Как, должно быть, таращились фронтирмены на галерее на такую заботу о них со стороны федералиста из Новой Англии!
Затем, в завершение, последовал безупречный шедевр искусства. «У меня, пожалуй, столь же мало личного интереса к исходу дела, как ни у кого здесь. Нет, я полагаю, ни одного депутата, который бы не считал свои шансы стать свидетелем последствий выше моих.
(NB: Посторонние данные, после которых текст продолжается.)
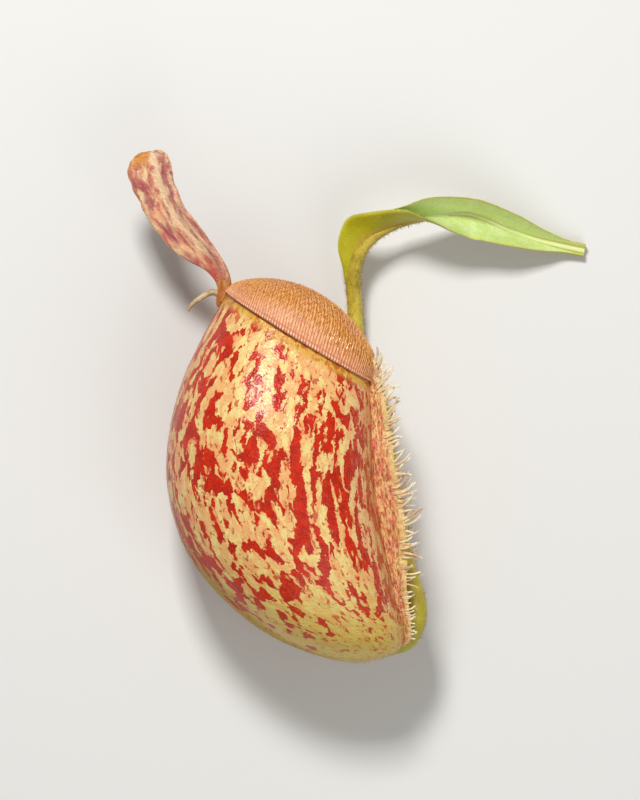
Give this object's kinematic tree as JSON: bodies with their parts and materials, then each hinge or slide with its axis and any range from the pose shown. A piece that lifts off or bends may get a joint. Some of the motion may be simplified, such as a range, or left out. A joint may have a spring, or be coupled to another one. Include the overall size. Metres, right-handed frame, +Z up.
{
  "type": "pitcher plant leaf with its pitcher",
  "caption": "Picked leaf of a tropical pitcher plant: a folded blade, a tendril and a swollen hollow pitcher with a ribbed collar, narrow lid and fringed wings, lying on its side.",
  "frame": {"origin": "on the surface that the part lies on, under the middle of its box", "axes": "+Z up from the surface, +Y from the foot of the pitcher to the tip of its lid, +X from the pitcher's back to the leaf's stalk"},
  "size_m": [0.1102, 0.1219, 0.05],
  "materials": {
    "cup": "glossy thick leaf skin, cream and salmon with dark red splotches",
    "peristome": "glossy, finely ribbed, copper orange",
    "lid": "thin leaf skin, pink cream with purple red flecks",
    "spur": "thin tan stalk",
    "wing": "thin translucent cream leaf edge with red brown flecks",
    "tendril": "smooth olive green stem with short brown hairs",
    "leaf": "waxy green leaf"
  },
  "bodies": {
    "root": {"pitcher_cup": "cup", "peristome": "peristome", "lid": "lid", "spur": "spur", "wing_near": "wing", "wing_far": "wing", "tendril": "tendril", "leaf_blade": "leaf"}
  },
  "joints": []
}
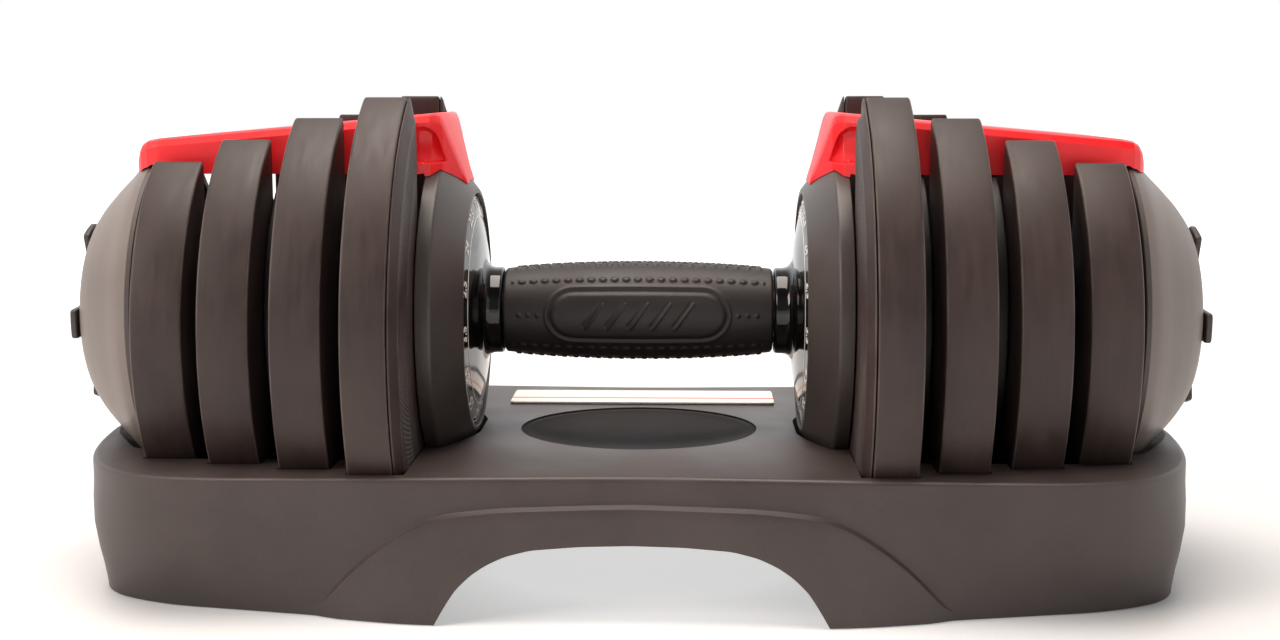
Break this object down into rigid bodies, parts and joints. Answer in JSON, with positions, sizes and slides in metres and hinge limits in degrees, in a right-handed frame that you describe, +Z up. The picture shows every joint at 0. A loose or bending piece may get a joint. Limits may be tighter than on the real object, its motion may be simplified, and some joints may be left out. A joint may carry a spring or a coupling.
{
  "type": "adjustable dumbbell",
  "caption": "Dial-select adjustable dumbbell: slotted round plates, turning dials, red top bridges and a soft grip, resting in its moulded cradle",
  "frame": {"origin": "on the ground, under the middle of the grip", "axes": "+X along the handle, +Z up, -Y towards the person who lifts it"},
  "size_m": [0.4186, 0.1902, 0.1787],
  "materials": {
    "cradle_grey": "moulded, fine grain",
    "plate_coat": "satin textured coating",
    "housing_grey": "moulded, satin",
    "dome_grey": "moulded, satin",
    "gloss_black": "polished moulding with printed numbers",
    "disc_black": "moulded",
    "grip_black": "moulded soft grip",
    "bridge_red": "satin moulding",
    "steel": "plated",
    "label_white": "printed film",
    "foot_rubber": "soft foot"
  },
  "bodies": {
    "cradle": {"cradle_shell": "cradle_grey", "cradle_label": "label_white", "cradle_foot_1": "foot_rubber", "cradle_foot_2": "foot_rubber", "cradle_foot_3": "foot_rubber", "cradle_foot_4": "foot_rubber", "left_plate_1": "plate_coat", "left_plate_5": "plate_coat", "right_plate_1": "plate_coat", "right_plate_5": "plate_coat"},
    "handle": {"handle_shaft": "steel", "grip_sleeve": "grip_black", "left_inner_housing": "housing_grey", "left_dial_bearing": "disc_black", "left_top_bridge": "bridge_red", "left_end_washer": "steel", "left_end_nut": "steel", "left_lock_spring": "steel", "right_inner_housing": "housing_grey", "right_dial_bearing": "disc_black", "right_top_bridge": "bridge_red", "right_end_washer": "steel", "right_end_nut": "steel", "right_lock_spring": "steel"},
    "left_selector": {"left_dial_cone": "gloss_black", "left_selector_tube": "steel", "left_selector_disc_1": "disc_black", "left_selector_disc_2": "disc_black", "left_selector_disc_3": "disc_black", "left_selector_disc_4": "disc_black", "left_outer_dome": "dome_grey", "left_star_knob": "disc_black", "left_end_plug": "disc_black"},
    "left_lock": {"left_lock_pin": "steel"},
    "left_plate_2_body": {"left_plate_2": "plate_coat"},
    "left_plate_3_body": {"left_plate_3": "plate_coat"},
    "left_plate_4_body": {"left_plate_4": "plate_coat"},
    "right_selector": {"right_dial_cone": "gloss_black", "right_selector_tube": "steel", "right_selector_disc_1": "disc_black", "right_selector_disc_2": "disc_black", "right_selector_disc_3": "disc_black", "right_selector_disc_4": "disc_black", "right_outer_dome": "dome_grey", "right_star_knob": "disc_black", "right_end_plug": "disc_black"},
    "right_lock": {"right_lock_pin": "steel"},
    "right_plate_2_body": {"right_plate_2": "plate_coat"},
    "right_plate_3_body": {"right_plate_3": "plate_coat"},
    "right_plate_4_body": {"right_plate_4": "plate_coat"}
  },
  "joints": [
    {"name": "dumbbell_lift", "type": "slide", "parent": "cradle", "child": "handle", "axis": [0, 0, 1], "range_m": [0, 0.2]},
    {"name": "left_dial_turn", "type": "hinge", "parent": "handle", "child": "left_selector", "pos_m": [-0.064, 0, 0.0965], "axis": [1, 0, 0], "continuous": true},
    {"name": "left_lock_drop", "type": "slide", "parent": "handle", "child": "left_lock", "axis": [0, 0, 1], "range_m": [-0.004, 0], "deforming": ["left_lock_spring"]},
    {"name": "left_plate_2_lift", "type": "slide", "parent": "cradle", "child": "left_plate_2_body", "axis": [0, 0, 1], "range_m": [0, 0.2]},
    {"name": "left_plate_3_lift", "type": "slide", "parent": "cradle", "child": "left_plate_3_body", "axis": [0, 0, 1], "range_m": [0, 0.2]},
    {"name": "left_plate_4_lift", "type": "slide", "parent": "cradle", "child": "left_plate_4_body", "axis": [0, 0, 1], "range_m": [0, 0.2]},
    {"name": "right_dial_turn", "type": "hinge", "parent": "handle", "child": "right_selector", "pos_m": [0.064, 0, 0.0965], "axis": [1, 0, 0], "continuous": true},
    {"name": "right_lock_drop", "type": "slide", "parent": "handle", "child": "right_lock", "axis": [0, 0, 1], "range_m": [-0.004, 0], "deforming": ["right_lock_spring"]},
    {"name": "right_plate_2_lift", "type": "slide", "parent": "cradle", "child": "right_plate_2_body", "axis": [0, 0, 1], "range_m": [0, 0.2]},
    {"name": "right_plate_3_lift", "type": "slide", "parent": "cradle", "child": "right_plate_3_body", "axis": [0, 0, 1], "range_m": [0, 0.2]},
    {"name": "right_plate_4_lift", "type": "slide", "parent": "cradle", "child": "right_plate_4_body", "axis": [0, 0, 1], "range_m": [0, 0.2]}
  ],
  "couplings": [
    {"joint": "left_lock_drop", "follows": "dumbbell_lift", "ratio": -0.02},
    {"joint": "left_plate_2_lift", "follows": "dumbbell_lift", "ratio": 1},
    {"joint": "left_plate_3_lift", "follows": "dumbbell_lift", "ratio": 1},
    {"joint": "left_plate_4_lift", "follows": "dumbbell_lift", "ratio": 1},
    {"joint": "right_lock_drop", "follows": "dumbbell_lift", "ratio": -0.02},
    {"joint": "right_plate_2_lift", "follows": "dumbbell_lift", "ratio": 1},
    {"joint": "right_plate_3_lift", "follows": "dumbbell_lift", "ratio": 1},
    {"joint": "right_plate_4_lift", "follows": "dumbbell_lift", "ratio": 1}
  ]
}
Если же голосование завершится отклонением и дух восторжествует — как это неизбежно случится вместе с общественным беспорядком, чтобы пустить все берега вразнос, — даже я, сколь ни слаба и ни зыбка моя связь с жизнью, могу пережить правительства и Конституцию моей страны». Он рухнул в кресло. «Боже мой, — воскликнул федеральный судья, — вы когда-нибудь слышали что-нибудь подобное?» Закаленный старина Джон Adams утер слезы. Примите договор, вещал Эймс, иначе Англия натравит на вас дикарей; примите, иначе ваша Конституция будет свергнута; примите, иначе Республика будет уничтожена.
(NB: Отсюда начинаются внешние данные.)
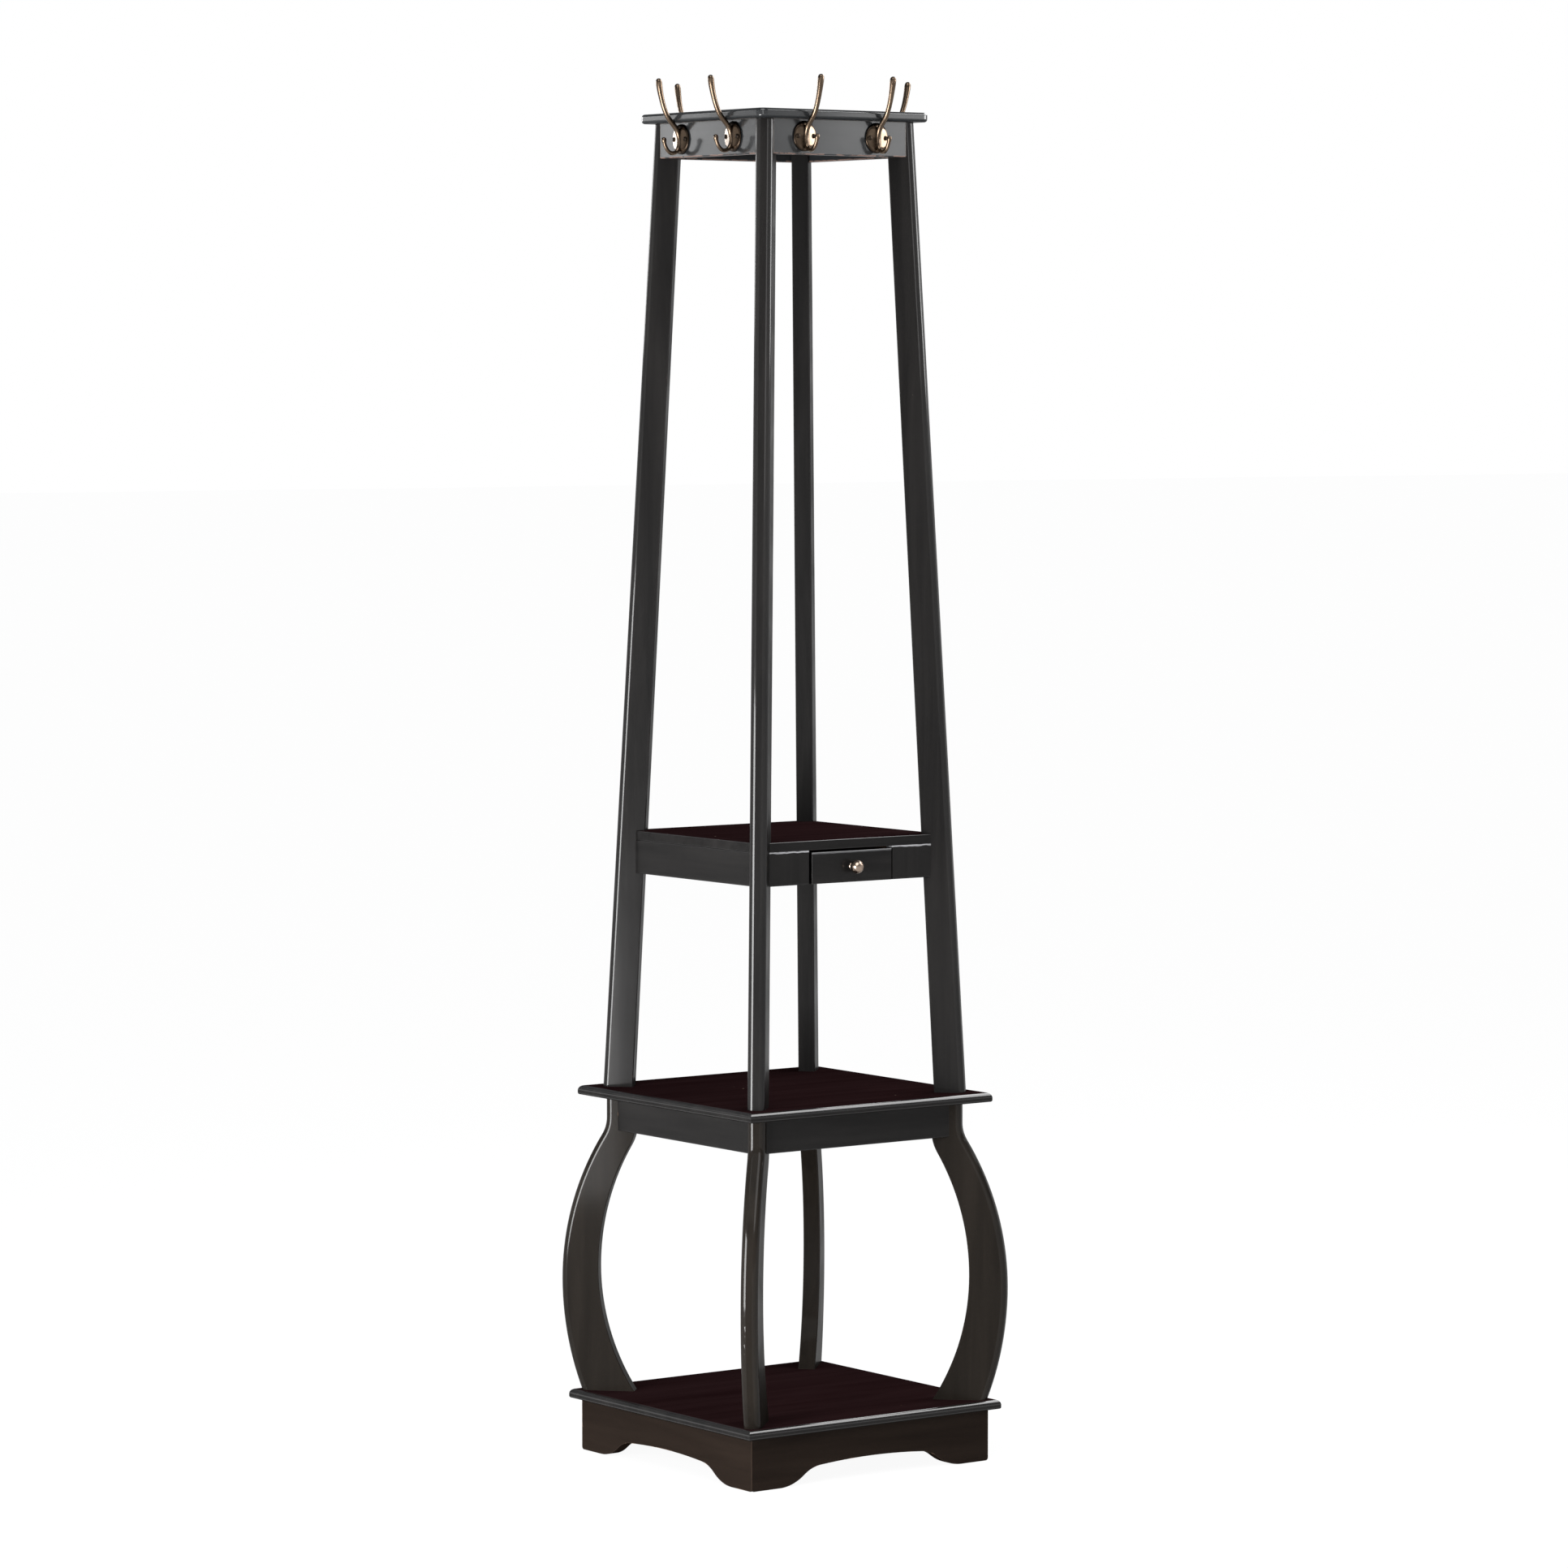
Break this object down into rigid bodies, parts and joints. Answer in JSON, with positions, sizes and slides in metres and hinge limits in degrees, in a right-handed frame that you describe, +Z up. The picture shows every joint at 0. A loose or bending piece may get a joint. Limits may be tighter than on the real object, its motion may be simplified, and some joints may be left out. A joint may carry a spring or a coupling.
{
  "type": "hall tree with hooks",
  "caption": "Tall square hall tree with bowed legs, a scalloped plinth, open shelves, a small drawer under the middle shelf and six coat hooks on the cap.",
  "frame": {"origin": "on the floor, under the centre of the square base", "axes": "+Z up; -Y towards the drawer front; +X to the right of someone facing the drawer"},
  "size_m": [0.4352, 0.4352, 1.8313],
  "materials": {
    "black_lacquer": "satin black lacquer",
    "shelf_lacquer": "satin near-black espresso lacquer",
    "stained_wood": "dark stained, unpolished",
    "hook_bronze": "antique bronze plating",
    "hook_screw_bronze": "dark antique bronze",
    "knob_bronze": "brushed antique bronze",
    "fastener_steel": "zinc plated"
  },
  "bodies": {
    "frame": {"base_apron_back": "black_lacquer", "base_apron_front": "black_lacquer", "base_apron_left": "black_lacquer", "base_apron_right": "black_lacquer", "base_board": "shelf_lacquer", "base_corner_blocks": "stained_wood", "block_screws": "fastener_steel", "cap_apron_back": "black_lacquer", "cap_apron_front": "black_lacquer", "cap_apron_left": "black_lacquer", "cap_apron_right": "black_lacquer", "cap_board": "black_lacquer", "cap_corner_blocks": "stained_wood", "coat_hook_back": "hook_bronze", "coat_hook_front_a": "hook_bronze", "coat_hook_front_b": "hook_bronze", "coat_hook_left_a": "hook_bronze", "coat_hook_left_b": "hook_bronze", "coat_hook_right": "hook_bronze", "corner_bolts": "fastener_steel", "drawer_runner_left": "stained_wood", "drawer_runner_right": "stained_wood", "drawer_stile_left": "black_lacquer", "drawer_stile_right": "black_lacquer", "hook_screws": "hook_screw_bronze", "leg_bolts": "fastener_steel", "lower_apron_back": "black_lacquer", "lower_apron_front": "black_lacquer", "lower_apron_left": "black_lacquer", "lower_apron_right": "black_lacquer", "lower_corner_blocks": "stained_wood", "lower_leg_back_left": "black_lacquer", "lower_leg_back_right": "black_lacquer", "lower_leg_front_left": "black_lacquer", "lower_leg_front_right": "black_lacquer", "lower_shelf_board": "shelf_lacquer", "middle_apron_back": "black_lacquer", "middle_apron_left": "black_lacquer", "middle_apron_right": "black_lacquer", "middle_corner_blocks": "stained_wood", "middle_shelf_board": "shelf_lacquer", "post_studs": "fastener_steel", "upper_post_back_left": "black_lacquer", "upper_post_back_right": "black_lacquer", "upper_post_front_left": "black_lacquer", "upper_post_front_right": "black_lacquer"},
    "drawer": {"drawer_back": "stained_wood", "drawer_bottom": "stained_wood", "drawer_front": "black_lacquer", "drawer_knob": "knob_bronze", "drawer_knob_screw": "fastener_steel", "drawer_side_left": "stained_wood", "drawer_side_right": "stained_wood"}
  },
  "joints": [
    {"name": "drawer_slide", "type": "slide", "parent": "frame", "child": "drawer", "axis": [0, -1, 0], "range_m": [0, 0.19]}
  ]
}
Федералисты ликовали — как и Эймс, ничуть не пострадавший от своей речи. Вскоре Кристофер Гор писал ему из Лондона, что знает о нахождении его речи «в руках мистера Питта, мистера Дандаса и лорда Гренвилла». Сторонники Джефферсона были встревожены. Мэдисон был возмущен призывом «следовать за Вашингтоном везде, куда он ведет». Вскоре он убедился, что «имя президента и угроза войны» натворили дел. Когда зачитали список, нескольких противников договора испугом сдуло с передовой. Паттон из Нью-Джерси удобно заболел. Варнум отсутствовал по независящим от него причинам. Фриман из Нью-Гэмпшира получил отпуск, а новоизбранный демократ из Мэриленда благоразумно придержал свои верительные грамоты до окончания схватки. Большинством в три голоса Палата решила выделить ассигнования. И тем не менее это была самая дорогая победа федералистов, ибо большинство в стране было на другой стороне. Из этой борьбы вышел новый великий лидер на службе у сторонников Джефферсона — Альберт Галлатин. Джефферсон был настолько восхищен его выступлением, что написал Мэдисону: оно заслуживает места в «Федералисте». До конца сессии он доставил немало душевных терзаний своими планами фискальной реформы и нападками на Казначейство.